M. le président. La parole est à M. le ministre délégué.

M. Franck Riester, ministre délégué auprès du ministre de lEurope et des affaires étrangères, chargé du commerce extérieur et de lattractivité. Monsieur le président, mesdames, messieurs les sénateurs, Jean-Yves Le Drian est en Inde.

M. Rachid Temal. Attention au covid !

M. Franck Riester, ministre délégué. En tant que ministre du commerce extérieur, ma présence me semble suffisamment légitime pour représenter le Gouvernement et évoquer cette question commerciale importante.

J’ai écouté avec attention chacune de vos interventions. Elles soulèvent des questions importantes sur le CETA, et je vous remercie de me donner l’opportunité d’y répondre. Je suis bien évidemment en permanence à la disposition du Sénat pour discuter, échanger et partager les informations du Gouvernement sur cet accord dans le cadre d’auditions ou de réunions ad hoc – je le fais également lors des réunions du comité de suivi de la politique commerciale, dont font partie les sénateurs Yung, Marie et Cadic. Je suis toujours à l’écoute du Parlement en général et du Sénat en particulier.

J’ai été un peu étonné des prises de position de certains sénateurs socialistes, cet accord ayant été signé en octobre 2016, sous le quinquennat de François Hollande.
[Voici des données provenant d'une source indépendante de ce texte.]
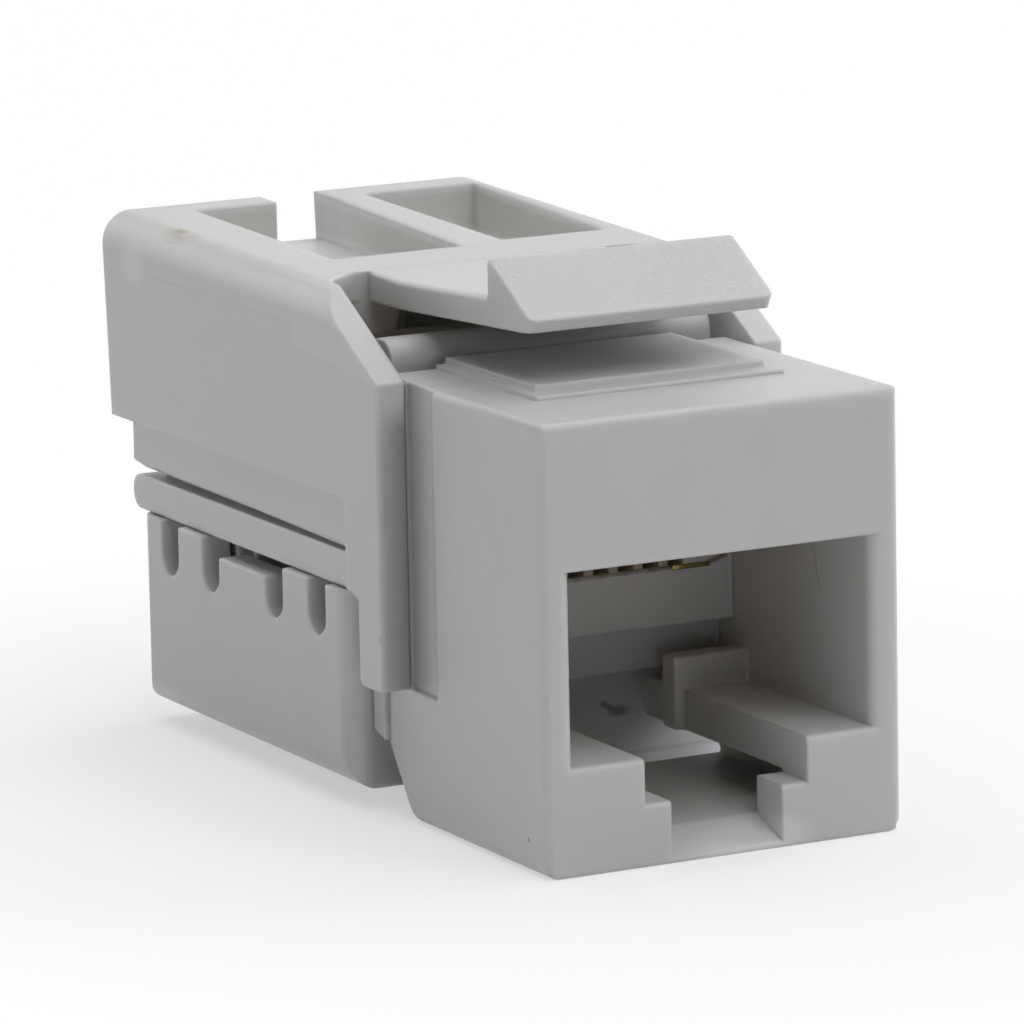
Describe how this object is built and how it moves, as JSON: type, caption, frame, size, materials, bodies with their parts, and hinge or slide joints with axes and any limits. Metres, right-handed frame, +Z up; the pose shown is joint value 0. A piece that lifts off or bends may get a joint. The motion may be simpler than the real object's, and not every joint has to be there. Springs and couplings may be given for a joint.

M. Rachid Temal. Démagogie !

M. Franck Riester, ministre délégué. De même, l’opposition de fond de certains sénateurs Les Républicains à cet accord me semble en contradiction avec l’ADN économique de cette grande famille politique de la droite républicaine.

Pour autant, je souhaite absolument prendre le temps nécessaire pour vous convaincre de la pertinence de la procédure suivie par le Gouvernement et de l’importance que revêtent les accords commerciaux pour l’économie de notre pays.

Je rappelle que nous avions obtenu, voilà trois ans, une renégociation extrêmement significative avant d’apposer notre signature, sous la précédente mandature. Nous avons encore perfectionné cet accord dès les premiers jours de la présidence d’Emmanuel Macron, en lançant le processus qui a abouti au plan d’action CETA.

Je voudrais tout d’abord revenir sur ce processus de ratification. Comme vous l’avez souligné, le CETA est un accord mixte dont la majorité des dispositions relève de la compétence exclusive de l’Union européenne. Il en comprend d’autres qui relèvent d’une compétence européenne, mais exercée de manière partagée entre l’Union et ses États membres. Certaines dispositions consacrées à la protection des investissements relèvent de cette compétence dite mixte.

C’est donc ce premier volet qui justifie la ratification par les parlements des vingt-sept États membres, dont la France, conformément aux articles 52 et 53 de la Constitution. Comme vous le savez, le projet de loi autorisant le Gouvernement à ratifier l’accord a été approuvé par l’Assemblée nationale le 23 juillet 2019. Le Sénat sera bien évidemment amené à se prononcer sur ce projet de loi.